Error two: ignoring seasonal accommodation spikes
I assumed, as most people do, that summer is peak and winter is cheap. That is true for temperature and tourist density, but Golden Week (late April to early May) and Obon (mid-August) create price spikes that can push a ¥12,000 per night Onna Village hotel to ¥28,000–¥35,000 with minimum-night requirements. A colleague booked Okinawa for Golden Week 2025 without checking seasonal rates first; accommodation alone exceeded her budget by ¥80,000 for a five-night stay. The best time to visit Okinawa guide covers this in detail — read it before you book flights, not after.
Error three: not budgeting for rainy season fallback costs
Okinawa’s rainy season (tsuyu) runs from roughly early May to mid-June. In a rain-dominated week, beach activities collapse and you are suddenly paying for more indoor meals, more museum entry fees, and more café time to wait out squalls. Budget an extra ¥10,000–¥15,000 per person as a rainy-day contingency if you are travelling in May or June. It will either cover genuine bad-weather costs — a kaiseki lunch you otherwise would not have ordered, a second hour at the Peace Memorial Museum, a pottery workshop in Yomitan — or it becomes your airport shopping allowance on departure day. Either way it is spent well.

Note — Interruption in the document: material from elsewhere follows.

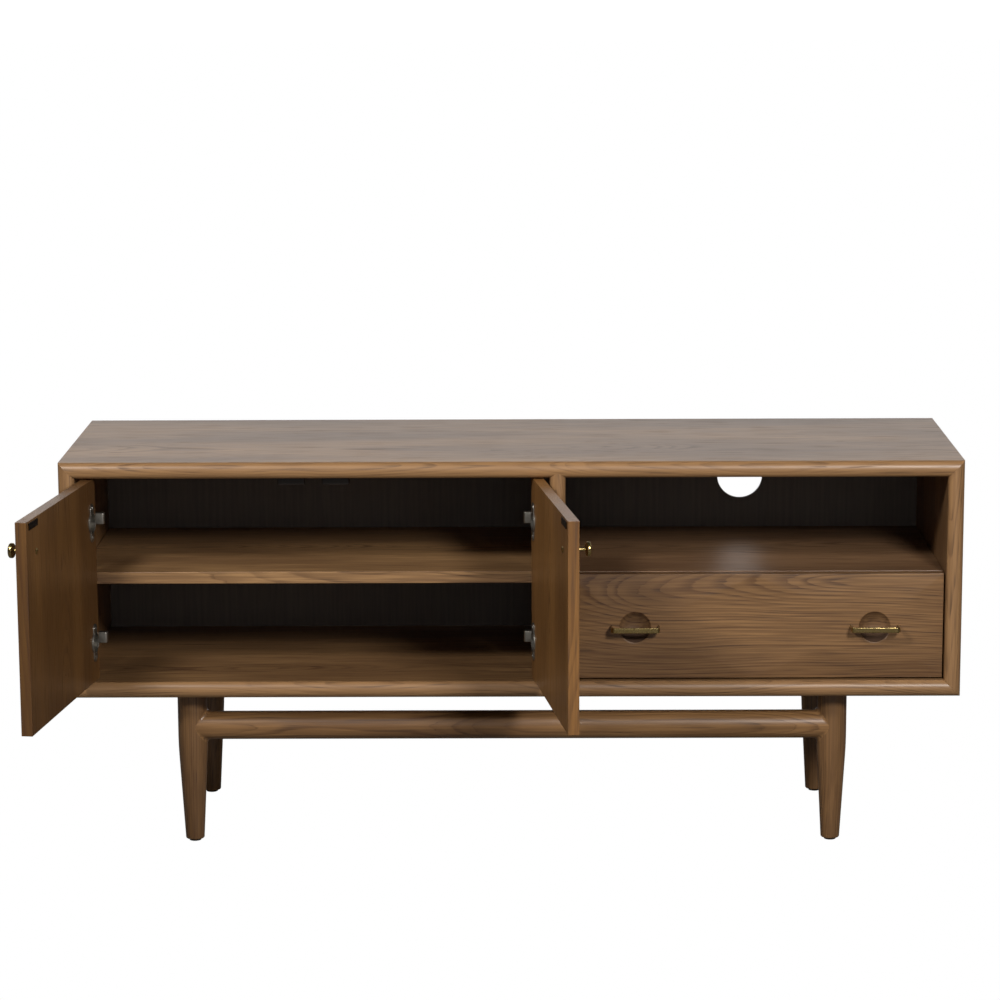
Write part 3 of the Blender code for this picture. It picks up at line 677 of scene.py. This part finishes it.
def hinge_arm(side, level, finish):
    """Cranked arm over a mounting plate, drawn for the left door and mirrored for the right.

    In plan the arm is a hook: it lies along the upright, turns out to the door at its front and
    has rounded corners. Its outline is raised by the arm's height and its rims are eased.
    """
    node = f"hinge_arm_{side}_{level}"
    low, high = span(node)
    way = 1 if side == "left" else -1
    wall = low[0] - GAP if way == 1 else high[0] + GAP
    plate_high = (high[2] - low[2]) / 2
    half = ARM_HIGH / 2
    front, back = low[1], low[1] + ARM_LONG
    reach = high[0] - low[0] + GAP
    hook = np.vstack([[(PLATE_THICK, back), (PLATE_THICK, front + 0.030),
                       (PLATE_THICK + 0.003, front + 0.004)],
                      arc((PLATE_THICK + 0.007, front + 0.004), 0.004, 180, 270, 6),
                      arc((reach - 0.004, front + 0.004), 0.004, 270, 360, 8),
                      arc((reach - 0.003, front + ARM_CRANK - 0.003), 0.003, 0, 90, 6),
                      arc((ARM_LIFT + 0.006, front + ARM_CRANK + 0.006), 0.006, 270, 180, 8),
                      arc((ARM_LIFT - 0.002, back - 0.002), 0.002, 0, 90, 5)])
    hook = np.vstack([hook, hook[:1]])
    arm, arm_caps = eased_slab(hook, -half, half, 0.0014)
    outline = rounded_rectangle(PLATE_LONG, 2 * plate_high, 0.006)
    plate, plate_caps = eased_slab(outline, GAP, PLATE_THICK, 0.0008)
    middle_of_plate = front + PLATE_BACK
    on_wall = Matrix(((0, 0, 1, 0), (1, 0, 0, middle_of_plate), (0, 1, 0, 0), (0, 0, 0, 1)))
    fittings = [plate]
    fittings += [screw_head(0, up * PLATE_SCREW_OUT, PLATE_THICK - 0.0004, 0.0040, 0.0018, 0.3 + up)
                 for up in (-1, 1)]
    fittings += [screw_head(0.013, 0, ARM_LIFT - 0.0006, 0.0040, 0.0016, 0.9),
                 screw_head(-0.006, 0, ARM_LIFT - 0.0006, 0.0032, 0.0014, 0.2)]
    sheets = [arm] + [placed(sheet, on_wall) for sheet in fittings]
    caps = arm_caps + [placed(cap, on_wall) for cap in plate_caps]
    mirror = Matrix.Diagonal((way, 1, 1, 1))
    place = Matrix.Translation((wall, 0, (low[2] + high[2]) / 2)) @ mirror
    piece(f"cranked_arm_{side}_{level}", "case", finish, sheets, caps, (node,),
          place)


def runner(node, name, body, way, finish, lip):
    """Rolled steel channel: an open C in section, drawn along the drawer's travel.

    way is the side it opens to along X, and lip is the depth of its two edges turned inwards.
    """
    low, high = span(node)
    thick = CHANNEL_THICK
    deep, half = high[0] - low[0], (high[2] - low[2]) / 2
    outer = [(0, half), (deep, half), (deep, half - lip), (deep - thick, half - lip),
             (deep - thick, half - thick), (thick, half - thick), (thick, thick - half),
             (deep - thick, thick - half), (deep - thick, lip - half), (deep, lip - half),
             (deep, -half), (0, -half), (0, half)]
    section = np.array(outer)
    x = low[0] if way == 1 else high[0]
    ends = [np.column_stack([x + way * section[:, 0], np.full(len(section), y),
                             (low[2] + high[2]) / 2 + section[:, 1]]) for y in (low[1], high[1])]
    piece(name, body, finish, [np.stack(ends)], [ends[0][:-1], ends[1][:-1]], (node,))


# ---------------------------------------------------------------- base
def leg(where, finish):
    """Straight upper part, straight taper and softly rounded foot, turned about the leg's axis.

    The taper sets in as a parabola: the radius falls by taper * fall ** 2 / (4 * soft), which
    meets the straight part and the straight taper without a corner.
    """
    node = f"leg_{where}"
    low, high = span(node)
    radius = (high[0] - low[0]) / 2
    ease, soft = FOOT_EASE, TAPER_SOFT
    top = np.linspace(high[2] - 0.0005, TAPER_TOP + soft, 12)
    run = np.linspace(1, 0, 40)
    taper = (radius - FOOT_RADIUS) / (TAPER_TOP - low[2])
    start = np.linspace(TAPER_TOP + soft, TAPER_TOP - soft, 12)
    fall = np.clip(TAPER_TOP + soft - start, 0, None)
    shoulder = radius - taper * fall ** 2 / (4 * soft)
    shaft_z = low[2] + ease + run * (TAPER_TOP - soft - low[2] - ease)
    shaft = radius - taper * (TAPER_TOP - shaft_z)
    profile = np.vstack([[(0, high[2]), (radius - 0.0005, high[2])],
                         np.column_stack([np.full_like(top, radius), top]),
                         np.column_stack([shoulder, start])[1:],
                         np.column_stack([shaft, shaft_z])[1:],
                         arc((shaft[-1] - ease, low[2] + ease), ease, 0, -90, 6)[1:],
                         [(0, low[2])]])
    x, y = (low[0] + high[0]) / 2, (low[1] + high[1]) / 2
    piece(f"turned_leg_{where}", "case", finish, [turned(profile)],
          stands_for=(node,), place=Matrix.Translation((x, y, 0)))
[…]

Japan Tourism Agency data for 2025 recorded Okinawa receiving 9.8 million domestic visitors and 1.4 million international visitors — both record figures that put visible pressure on accommodation supply, particularly in the ¥12,000–¥20,000 per night mid-range tier where inventory is thinnest. The Okinawa Prefectural Government’s 2026 tourism planning document projects continued international growth from Anglophone, Korean, and Taiwanese markets through at least 2028, which means mid-range accommodation pricing is unlikely to soften.